**Directions for this task**
Only the lines from the start up to and including the line containing "return points, centre" should be repeated, word for word.
***** Recorded data
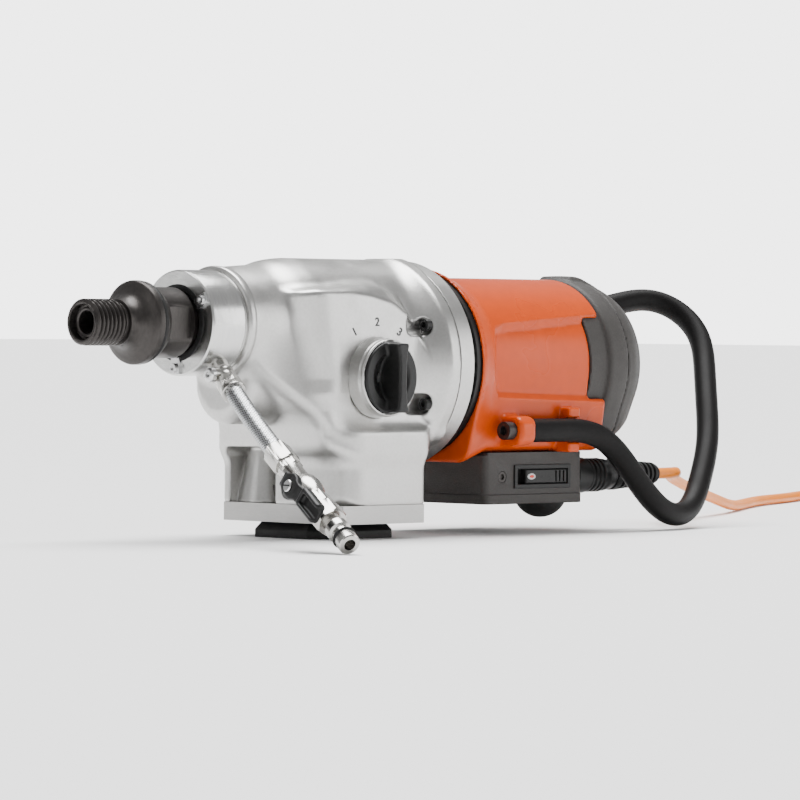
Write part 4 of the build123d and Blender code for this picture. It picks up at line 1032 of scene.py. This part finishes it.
# The coil: the radius of each row of turns, the height of each layer, and the degrees that a change takes.
COIL_ROWS = (0.0416, 0.0500, 0.0584)
COIL_LAYERS = (0.0044, 0.0127, 0.0210, 0.0293)
LAY_OVER = 60.0
# Where the winding changes, as (degrees wound, row, layer): in and out over the rows, one layer on another.
COIL_CHANGES = [(300, 1, 0), (660, 0, 0), (960, 0, 1), (1260, 1, 1), (1620, 2, 1), (1920, 2, 2), (2220, 1, 2),
                (2580, 0, 2), (2880, 0, 3), (3180, 1, 3), (3540, 2, 3)]
COIL_END = 3690
COIL_STEP = 20


def coil_points():
    """The cable's turns from where it reaches the coil to where it leaves for the plug."""
    low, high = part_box("cable_coil")
    centre = (low + high) / 2
    start = math.degrees(math.atan2(CABLE_ROUTE[-1][1] - centre.y, CABLE_ROUTE[-1][0] - centre.x))
    points = []
    for wound in range(COIL_STEP, COIL_END + 1, COIL_STEP):
        row, layer = COIL_ROWS[2], COIL_LAYERS[0]
        for at, new_row, new_layer in COIL_CHANGES:
            share = min(1.0, max(0.0, (wound - at) / LAY_OVER))
            share = share * share * (3 - 2 * share)
            row += (COIL_ROWS[new_row] - row) * share
            layer += (COIL_LAYERS[new_layer] - layer) * share
        angle = math.radians(start - wound)
        points.append((centre.x + row * math.cos(angle), centre.y + row * math.sin(angle), layer))
    return points, centre


def make_cord():
    turns, centre = coil_points()
    plug_low, plug_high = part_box("power_plug")
    plug_y = (plug_low.y + plug_high.y) / 2
    plug_z = (plug_low.z + plug_high.z) / 2
    leave = [(centre.x + 0.0583, centre.y + 0.0050, 0.0290), (centre.x + 0.0583, centre.y - 0.0300, 0.0270),
             (centre.x + 0.0480, centre.y - 0.0600, 0.0230), (centre.x + 0.0300, centre.y - 0.0770, 0.0200),
             (centre.x + 0.0100, plug_y, plug_z), (plug_high.x - 0.004, plug_y, plug_z)]
    cable = nurbs("mains_cable", CABLE_ROUTE + turns + leave, CABLE_R)
    cable.data.materials.append(FINISHES["cable"])
    cable.data.resolution_u = 4
    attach(cable, "machine")
    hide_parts("power_cable", "cable_coil")
    plug = make_plug(plug_high.x / MM, plug_y / MM, plug_z / MM)
    plug_pins(plug_low, plug_y, plug_z)


FLUTES = 18
FLUTE_DEPTH = 0.035
PIN_SHIFT = 9.5


def make_plug(rear, y, z):
    """The moulded plug: a ribbed neck, a shoulder, and a round body with grip flutes."""
    profile = [(0, 0.01), (0, 5.2), (0.8, 6)]
    for rib in range(4):
        at = 2.2 + rib * 3
        profile += [(at, 6.3 + rib * 0.5), (at + 0.4, 5.6 + rib * 0.5), (at + 1.4, 5.6 + rib * 0.5),
                    (at + 1.8, 6.6 + rib * 0.5)]
    profile += [(16, 9), (18, 13.5), (20, 17.4), (22, 18.5), (43, 18.5), (45, 17.8), (46, 16.6), (46, 0.01)]
    points, faces = turned(profile, steps=72)
    points = np.array(points)
    angle = np.arctan2(points[:, 1], points[:, 0])
    faded = np.clip((points[:, 2] - 22) / 3, 0, 1) * np.clip((40 - points[:, 2]) / 3, 0, 1)
    flute = 1 - FLUTE_DEPTH * (0.5 + 0.5 * np.cos(angle * FLUTES)) * faded
    points[:, :2] *= flute[:, None]
    return add_piece("mains_plug", *moved((points, faces), along((-1, 0, 0), (rear, y, z))), "rubber", "machine",
                     "black_rubber", ("power_plug",), 40)


def plug_pins(plug_low, y, z):
    pins = []
    for index, shift in enumerate((-PIN_SHIFT, PIN_SHIFT)):
        pin = turned([(-1, 2.4), (8, 2.4), (8.01, 2.3), (17.6, 2.3), (18.6, 1.8), (19, 1)], steps=24)
        place = along((-1, 0, 0), (plug_low.x / MM + 19, y / MM + shift, z / MM))
        pins.append(add_piece(f"plug_pin_{index + 1}", *moved(pin, place), "brass", "machine", "brass"))
    return pins


# -------------------- control box, gland and relief


def make_control_box():
    """The box, its lid, foot and switch, and the printed mark on the slide."""
    for node, surface, slot, width in (("control_box", "grey", "dark_plastic", 0.9),
                                       ("control_box_lid", "grey", "black_plastic", 1.2),
                                       ("switch_frame", "black", "black_plastic", 0.4),
                                       ("rear_foot", "rubber", "black_rubber", 0.5)):
        rounded_copy(node, surface, "machine", width)
    rounded_copy("switch_slider", "black", "switch", 0.5)
    low, high = box_mm("switch_slider")
    spot = along((0, -1, 0), (low.x + 5.5, low.y, (low.z + high.z) / 2))
    oval = turned([(0, 0.01), (0, 3.6), (0.35, 3.3), (0.35, 0.01)], steps=40)
    place = spot @ Matrix.Diagonal((1.15, 0.62, 1, 1))
    add_piece("slide_mark_ring", *moved(oval, place), "light_grey", "switch", "black_plastic")
    dot = turned([(0.3, 0.01), (0.3, 2.2), (0.5, 2.0), (0.5, 0.01)], steps=32)
    place = spot @ Matrix.Diagonal((1.15, 0.5, 1, 1))
    add_piece("slide_mark", *moved(dot, place), "red", "switch", "black_plastic")


def make_gland():
    """The ribbed gland nut and the segmented sleeve that the cable leaves through."""
    low, high = box_mm("cable_gland")
    centre = (low.y + high.y) / 2, (low.z + high.z) / 2
    x = low.x + 8
    profile = [(x - 8, 4.2), (x - 8, 8.9), (x, 8.9), (x, 12.6), (x + 0.5, 13), (x + 13.5, 13), (x + 14, 12.2)]
    for rib in range(4):
        at = x + 15 + rib * 4.5
        profile += [(at, 12.1), (at + 0.3, 12.4), (at + 2.4, 12.4), (at + 2.8, 11.2), (at + 4.1, 11.2)]
    profile += [(x + 34, 11.8), (x + 36, 11.8), (high.x, 10.5), (high.x, 4.2)]
    add_piece("gland_nut", *moved(turned(profile, closed=True), about_x(centre)), "black", "machine",
              "black_plastic", ("cable_gland",), 30)
    low, high = box_mm("strain_relief")
    profile = [(low.x, 4.2), (low.x, 11), (low.x + 0.5, 11.4), (low.x + 5.5, 11.4), (low.x + 6, 10.8)]
    ribs = 8
    for rib in range(ribs):
        at = low.x + 7.5 + rib * (high.x - low.x - 10) / ribs
        r = 11 - 2.9 * rib / ribs
        profile += [(at, r - 1.6), (at + 1.0, r - 1.6), (at + 1.4, r), (at + 3.6, r - 0.2), (at + 4.2, r - 1.4)]
    profile += [(high.x - 1.5, 7.4), (high.x, 6.6), (high.x, 4.2)]
    add_piece("cable_sleeve", *moved(turned(profile, closed=True), about_x(centre)), "rubber", "machine",
              "black_rubber", ("strain_relief",), 30)


# -------------------- everything that keeps its CAD shape

# Nodes shown with eased edges, as finish, material slot and bevel in millimetres.
EASED = {
    "base_plate": ("plate", "machined_aluminium", 0.7),
    "mounting_shoe": ("black", "shoe_black", 0.8),
    "intermediate_flange": ("cast", "cast_aluminium", 0.6),
    "water_elbow": ("chrome", "chrome", 0.3),
    "elbow_plug": ("steel", "black_plastic", 0.3),
    "seal_clips": ("steel", "bright_steel", 0.25),
    "collar_screws": ("steel", "bright_steel", 0.25),
    "collar_seals": ("rubber", "black_rubber", 0.3),
    "m8_screws": ("dark_steel", "dark_steel", 0.5),
    "flange_bolts": ("black", "dark_steel", 0.3),
    "rear_cover_screws": ("steel", "bright_steel", 0.3),
    "control_box_screws": ("dark_steel", "bright_steel", 0.2),
}

SLOT_FINISH = {
    "bright_steel": "steel", "dark_steel": "dark_steel", "chrome": "chrome", "cast_aluminium": "cast",
    "machined_aluminium": "machined", "orange_housing": "orange", "dark_plastic": "grey", "black_plastic": "black",
    "black_rubber": "rubber", "cable_orange": "cable", "braid": "wire", "brass": "brass", "gear_steel": "gear",
    "copper": "copper", "board_green": "board", "carbon": "carbon", "shoe_black": "black",
}


def finish_cad_nodes():
    """Every CAD node gets the procedural finish of its material slot."""
    slots = {s["node"]: s["material_slot"] for s in frame["record"]["subparts"]}
    for name, node in nodes.items():
        node.data.materials.clear()
        node.data.materials.append(FINISHES[SLOT_FINISH[slots[name]]])


make_camera()
make_cord()
make_hose()
make_studio()
finish_cad_nodes()
make_casting()
make_dial()
make_numerals()
make_intake()
make_motor_case()
make_spindle()
make_collar()
make_handle()
make_control_box()
make_gland()
for node_name, (surface_name, slot_name, edge_width) in EASED.items():
    rounded_copy(node_name, surface_name, "machine", edge_width)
**********
**Worked answer**
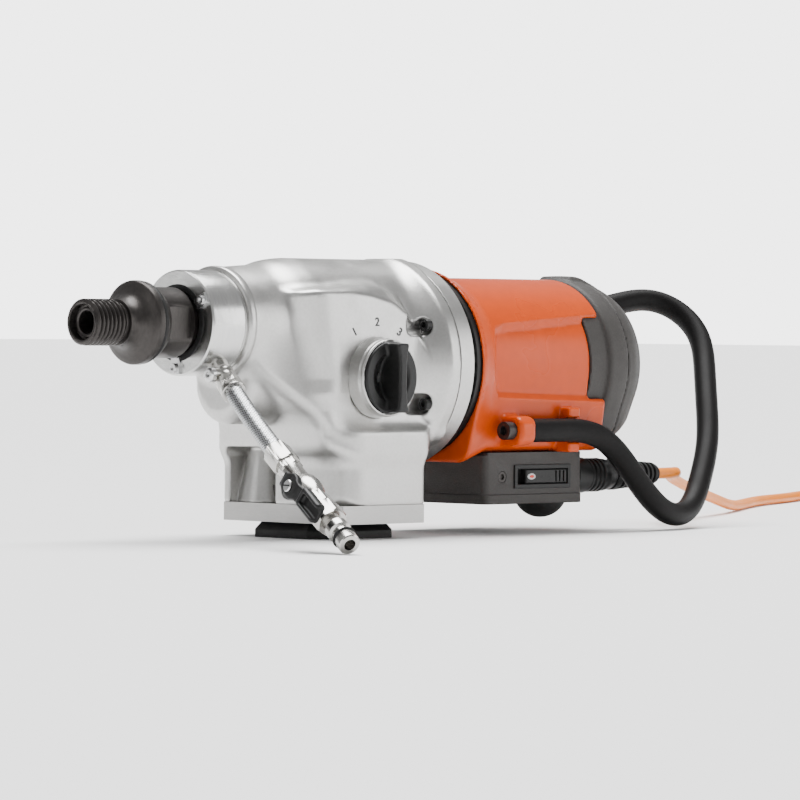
Write part 4 of the build123d and Blender code for this picture. It picks up at line 1032 of scene.py. This part finishes it.
# The coil: the radius of each row of turns, the height of each layer, and the degrees that a change takes.
COIL_ROWS = (0.0416, 0.0500, 0.0584)
COIL_LAYERS = (0.0044, 0.0127, 0.0210, 0.0293)
LAY_OVER = 60.0
# Where the winding changes, as (degrees wound, row, layer): in and out over the rows, one layer on another.
COIL_CHANGES = [(300, 1, 0), (660, 0, 0), (960, 0, 1), (1260, 1, 1), (1620, 2, 1), (1920, 2, 2), (2220, 1, 2),
                (2580, 0, 2), (2880, 0, 3), (3180, 1, 3), (3540, 2, 3)]
COIL_END = 3690
COIL_STEP = 20


def coil_points():
    """The cable's turns from where it reaches the coil to where it leaves for the plug."""
    low, high = part_box("cable_coil")
    centre = (low + high) / 2
    start = math.degrees(math.atan2(CABLE_ROUTE[-1][1] - centre.y, CABLE_ROUTE[-1][0] - centre.x))
    points = []
    for wound in range(COIL_STEP, COIL_END + 1, COIL_STEP):
        row, layer = COIL_ROWS[2], COIL_LAYERS[0]
        for at, new_row, new_layer in COIL_CHANGES:
            share = min(1.0, max(0.0, (wound - at) / LAY_OVER))
            share = share * share * (3 - 2 * share)
            row += (COIL_ROWS[new_row] - row) * share
            layer += (COIL_LAYERS[new_layer] - layer) * share
        angle = math.radians(start - wound)
        points.append((centre.x + row * math.cos(angle), centre.y + row * math.sin(angle), layer))
    return points, centre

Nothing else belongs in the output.